**What is required**
All of the data needs to be repeated exactly.

>> START

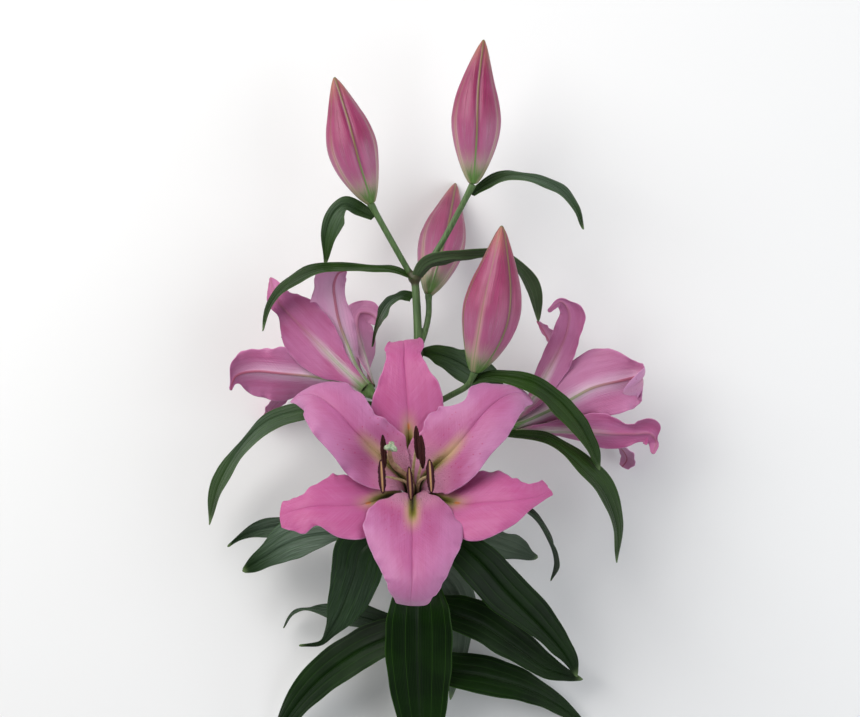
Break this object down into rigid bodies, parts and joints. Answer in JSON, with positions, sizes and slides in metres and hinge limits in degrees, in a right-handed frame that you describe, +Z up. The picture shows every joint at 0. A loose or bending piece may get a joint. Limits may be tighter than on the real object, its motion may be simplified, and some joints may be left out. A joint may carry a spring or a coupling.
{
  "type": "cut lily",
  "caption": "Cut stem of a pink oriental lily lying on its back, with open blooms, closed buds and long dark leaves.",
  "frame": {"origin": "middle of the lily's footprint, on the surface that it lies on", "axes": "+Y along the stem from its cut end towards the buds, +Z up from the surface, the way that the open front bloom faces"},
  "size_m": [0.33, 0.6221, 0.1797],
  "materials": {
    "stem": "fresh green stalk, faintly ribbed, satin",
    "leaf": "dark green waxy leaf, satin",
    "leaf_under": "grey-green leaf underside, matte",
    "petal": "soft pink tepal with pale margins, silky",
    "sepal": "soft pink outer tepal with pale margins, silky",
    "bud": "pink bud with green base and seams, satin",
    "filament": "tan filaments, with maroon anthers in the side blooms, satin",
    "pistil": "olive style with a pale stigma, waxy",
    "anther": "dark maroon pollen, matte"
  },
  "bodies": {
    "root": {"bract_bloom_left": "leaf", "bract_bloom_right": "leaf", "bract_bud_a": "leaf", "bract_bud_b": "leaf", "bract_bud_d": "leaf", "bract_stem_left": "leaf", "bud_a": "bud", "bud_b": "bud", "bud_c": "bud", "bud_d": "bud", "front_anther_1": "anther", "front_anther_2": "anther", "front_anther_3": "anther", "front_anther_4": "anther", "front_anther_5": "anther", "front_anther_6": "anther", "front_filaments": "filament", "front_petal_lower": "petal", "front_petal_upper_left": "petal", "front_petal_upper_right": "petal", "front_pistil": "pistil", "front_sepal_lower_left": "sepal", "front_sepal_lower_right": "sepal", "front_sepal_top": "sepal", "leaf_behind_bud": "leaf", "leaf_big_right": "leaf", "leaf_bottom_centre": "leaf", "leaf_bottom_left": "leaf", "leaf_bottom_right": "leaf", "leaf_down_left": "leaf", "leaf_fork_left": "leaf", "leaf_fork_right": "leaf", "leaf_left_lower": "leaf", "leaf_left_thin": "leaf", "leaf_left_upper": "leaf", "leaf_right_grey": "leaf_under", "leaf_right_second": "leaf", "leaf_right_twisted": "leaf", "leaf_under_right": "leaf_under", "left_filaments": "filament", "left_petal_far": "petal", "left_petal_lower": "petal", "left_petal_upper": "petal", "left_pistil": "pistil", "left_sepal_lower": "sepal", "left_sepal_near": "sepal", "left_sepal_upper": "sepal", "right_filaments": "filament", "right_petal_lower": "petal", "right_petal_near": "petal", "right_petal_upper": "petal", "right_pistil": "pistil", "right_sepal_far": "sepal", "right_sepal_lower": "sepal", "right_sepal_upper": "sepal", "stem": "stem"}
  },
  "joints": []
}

>> END

**Correct output**
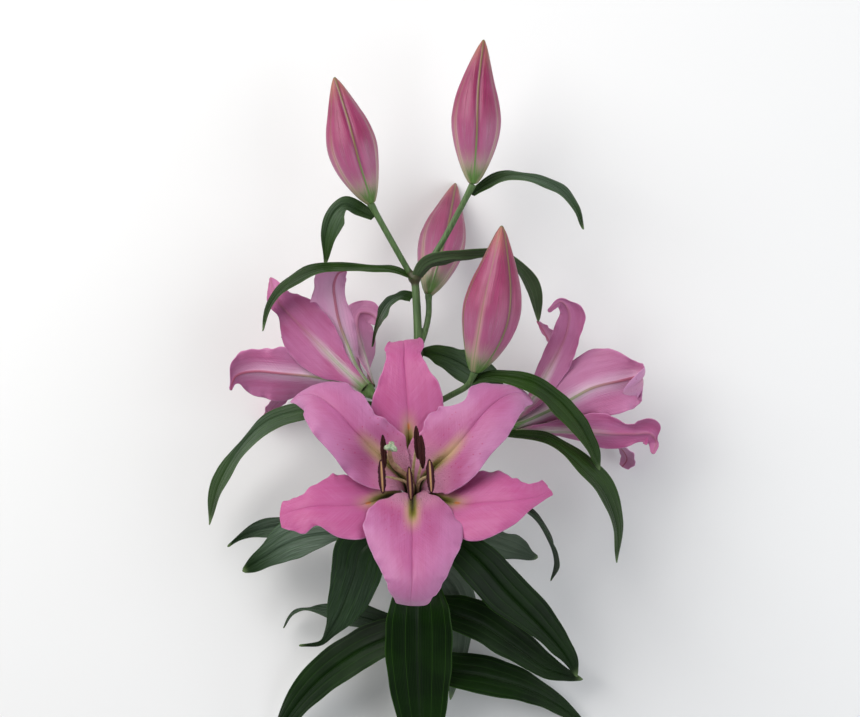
Break this object down into rigid bodies, parts and joints. Answer in JSON, with positions, sizes and slides in metres and hinge limits in degrees, in a right-handed frame that you describe, +Z up. The picture shows every joint at 0. A loose or bending piece may get a joint. Limits may be tighter than on the real object, its motion may be simplified, and some joints may be left out. A joint may carry a spring or a coupling.
{
  "type": "cut lily",
  "caption": "Cut stem of a pink oriental lily lying on its back, with open blooms, closed buds and long dark leaves.",
  "frame": {"origin": "middle of the lily's footprint, on the surface that it lies on", "axes": "+Y along the stem from its cut end towards the buds, +Z up from the surface, the way that the open front bloom faces"},
  "size_m": [0.33, 0.6221, 0.1797],
  "materials": {
    "stem": "fresh green stalk, faintly ribbed, satin",
    "leaf": "dark green waxy leaf, satin",
    "leaf_under": "grey-green leaf underside, matte",
    "petal": "soft pink tepal with pale margins, silky",
    "sepal": "soft pink outer tepal with pale margins, silky",
    "bud": "pink bud with green base and seams, satin",
    "filament": "tan filaments, with maroon anthers in the side blooms, satin",
    "pistil": "olive style with a pale stigma, waxy",
    "anther": "dark maroon pollen, matte"
  },
  "bodies": {
    "root": {"bract_bloom_left": "leaf", "bract_bloom_right": "leaf", "bract_bud_a": "leaf", "bract_bud_b": "leaf", "bract_bud_d": "leaf", "bract_stem_left": "leaf", "bud_a": "bud", "bud_b": "bud", "bud_c": "bud", "bud_d": "bud", "front_anther_1": "anther", "front_anther_2": "anther", "front_anther_3": "anther", "front_anther_4": "anther", "front_anther_5": "anther", "front_anther_6": "anther", "front_filaments": "filament", "front_petal_lower": "petal", "front_petal_upper_left": "petal", "front_petal_upper_right": "petal", "front_pistil": "pistil", "front_sepal_lower_left": "sepal", "front_sepal_lower_right": "sepal", "front_sepal_top": "sepal", "leaf_behind_bud": "leaf", "leaf_big_right": "leaf", "leaf_bottom_centre": "leaf", "leaf_bottom_left": "leaf", "leaf_bottom_right": "leaf", "leaf_down_left": "leaf", "leaf_fork_left": "leaf", "leaf_fork_right": "leaf", "leaf_left_lower": "leaf", "leaf_left_thin": "leaf", "leaf_left_upper": "leaf", "leaf_right_grey": "leaf_under", "leaf_right_second": "leaf", "leaf_right_twisted": "leaf", "leaf_under_right": "leaf_under", "left_filaments": "filament", "left_petal_far": "petal", "left_petal_lower": "petal", "left_petal_upper": "petal", "left_pistil": "pistil", "left_sepal_lower": "sepal", "left_sepal_near": "sepal", "left_sepal_upper": "sepal", "right_filaments": "filament", "right_petal_lower": "petal", "right_petal_near": "petal", "right_petal_upper": "petal", "right_pistil": "pistil", "right_sepal_far": "sepal", "right_sepal_lower": "sepal", "right_sepal_upper": "sepal", "stem": "stem"}
  },
  "joints": []
}